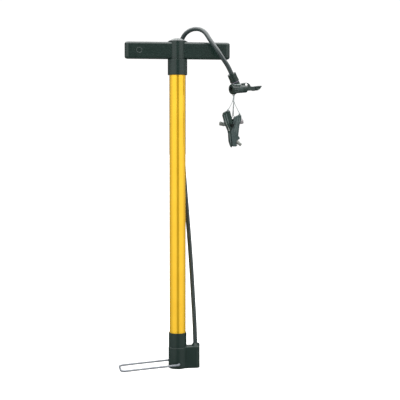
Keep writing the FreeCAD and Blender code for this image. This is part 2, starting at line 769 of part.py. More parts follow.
def hose_nipple():
    """Brass insert in the boss that the hose is fixed on."""
    flange = cylinder(VALVE_BORE_R - FIT, NIPPLE_BOTTOM, VALVE_BORE_TOP - FIT, BOSS_FOOT)
    stem = cylinder(NIPPLE_R, NIPPLE_BOTTOM, BOSS_TOP, BOSS_FOOT)
    return flange.fuse(stem).cut(cylinder(AIR_HOLE_R, 0, BOSS_TOP + PAST, BOSS_FOOT))


# --- stirrup ------------------------------------------------------------------------------------

def foot_stirrup():
    """Bent wire that is stood on while pumping. Its two ends turn in the base's cross hole."""
    slope = math.asin((STIRRUP_PIVOT_Z - WIRE_R - FIT) / STIRRUP_REACH)
    points = [
        Vector(0, -STIRRUP_END_Y, 0),
        Vector(0, -STIRRUP_HALF_WIDTH, 0),
        Vector(-STIRRUP_REACH, -STIRRUP_HALF_WIDTH, 0),
        Vector(-STIRRUP_REACH, STIRRUP_HALF_WIDTH, 0),
        Vector(0, STIRRUP_HALF_WIDTH, 0),
        Vector(0, STIRRUP_END_Y, 0),
    ]
    radii = [STIRRUP_EYE_BEND_R, STIRRUP_CORNER_R, STIRRUP_CORNER_R, STIRRUP_EYE_BEND_R]
    wire = swept(rounded_path(points, radii), WIRE_R)
    wire.Placement = Placement(Vector(0, 0, STIRRUP_PIVOT_Z), Rotation(Y, -math.degrees(slope)))
    return wire


# --- pump head ----------------------------------------------------------------------------------

LEVER_PIN = Vector(LEVER_PIN_X, 0, LEVER_PIN_Z)


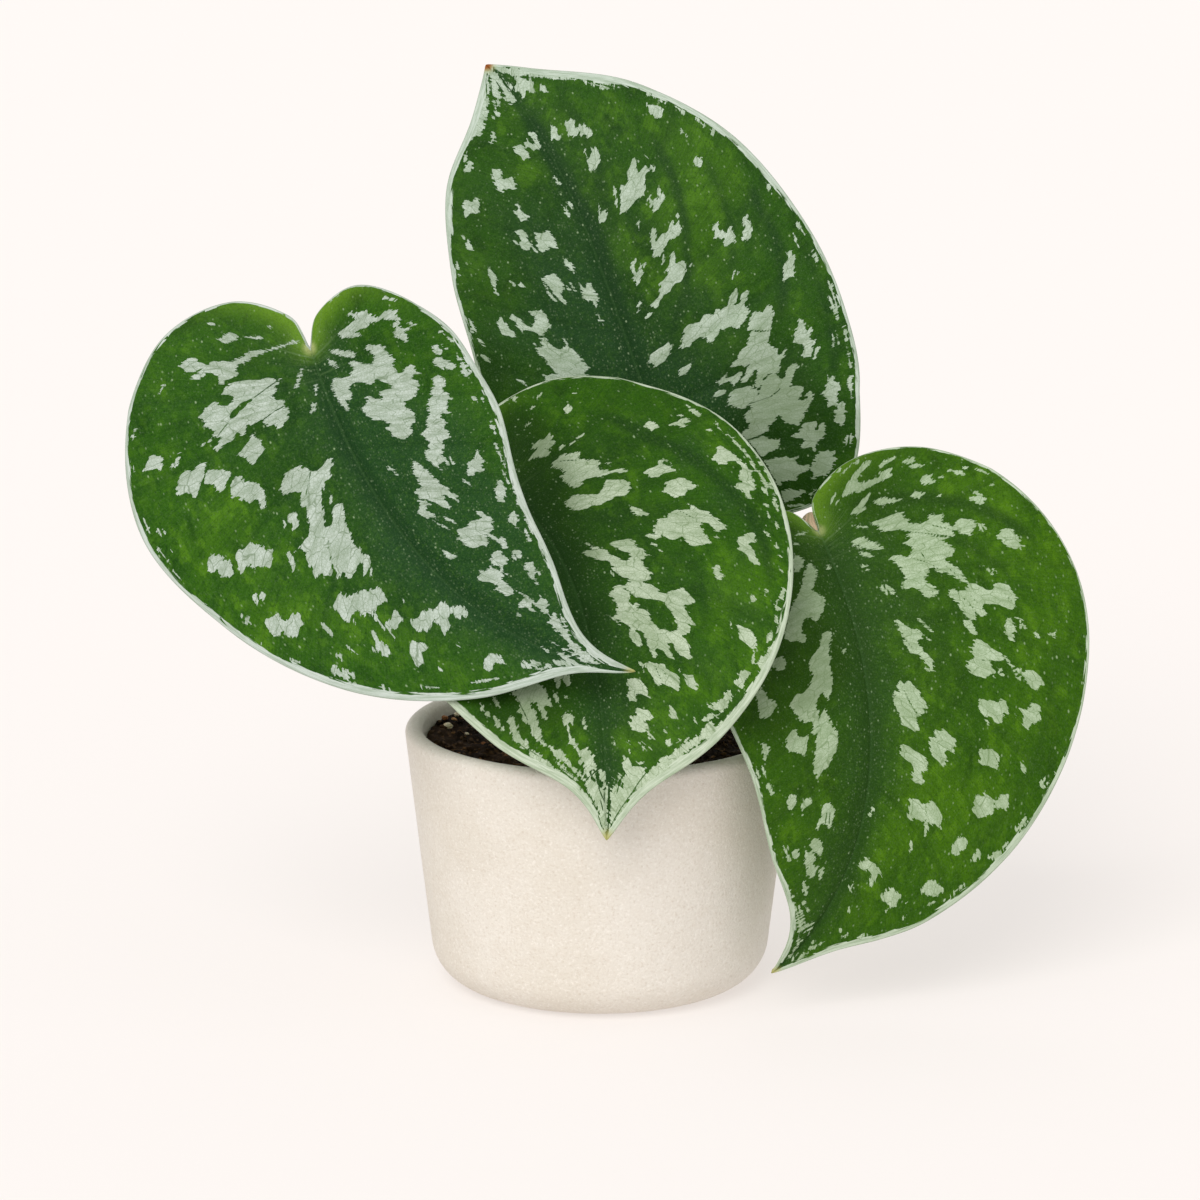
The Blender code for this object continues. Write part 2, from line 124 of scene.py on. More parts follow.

EXERCISE:
Quote all of the entries verbatim.

RESULT:
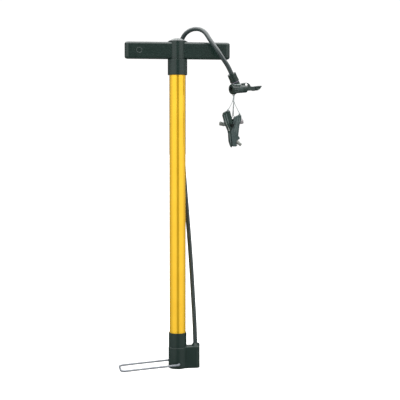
Keep writing the FreeCAD and Blender code for this image. This is part 2, starting at line 769 of part.py. More parts follow.
def hose_nipple():
    """Brass insert in the boss that the hose is fixed on."""
    flange = cylinder(VALVE_BORE_R - FIT, NIPPLE_BOTTOM, VALVE_BORE_TOP - FIT, BOSS_FOOT)
    stem = cylinder(NIPPLE_R, NIPPLE_BOTTOM, BOSS_TOP, BOSS_FOOT)
    return flange.fuse(stem).cut(cylinder(AIR_HOLE_R, 0, BOSS_TOP + PAST, BOSS_FOOT))


# --- stirrup ------------------------------------------------------------------------------------

def foot_stirrup():
    """Bent wire that is stood on while pumping. Its two ends turn in the base's cross hole."""
    slope = math.asin((STIRRUP_PIVOT_Z - WIRE_R - FIT) / STIRRUP_REACH)
    points = [
        Vector(0, -STIRRUP_END_Y, 0),
        Vector(0, -STIRRUP_HALF_WIDTH, 0),
        Vector(-STIRRUP_REACH, -STIRRUP_HALF_WIDTH, 0),
        Vector(-STIRRUP_REACH, STIRRUP_HALF_WIDTH, 0),
        Vector(0, STIRRUP_HALF_WIDTH, 0),
        Vector(0, STIRRUP_END_Y, 0),
    ]
    radii = [STIRRUP_EYE_BEND_R, STIRRUP_CORNER_R, STIRRUP_CORNER_R, STIRRUP_EYE_BEND_R]
    wire = swept(rounded_path(points, radii), WIRE_R)
    wire.Placement = Placement(Vector(0, 0, STIRRUP_PIVOT_Z), Rotation(Y, -math.degrees(slope)))
    return wire


# --- pump head ----------------------------------------------------------------------------------

LEVER_PIN = Vector(LEVER_PIN_X, 0, LEVER_PIN_Z)


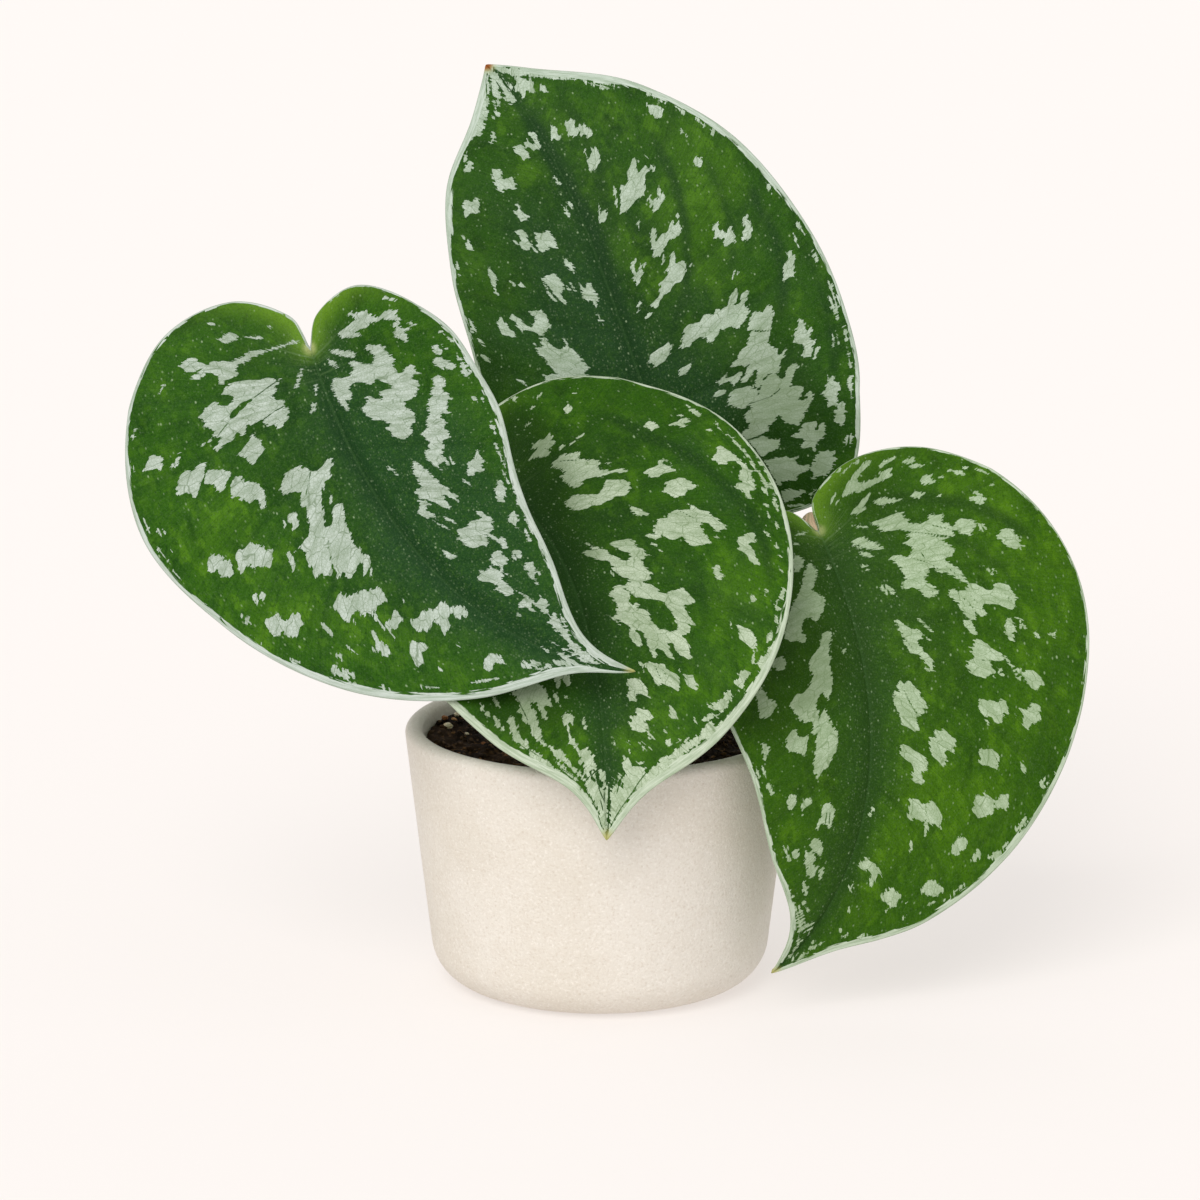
The Blender code for this object continues. Write part 2, from line 124 of scene.py on. More parts follow.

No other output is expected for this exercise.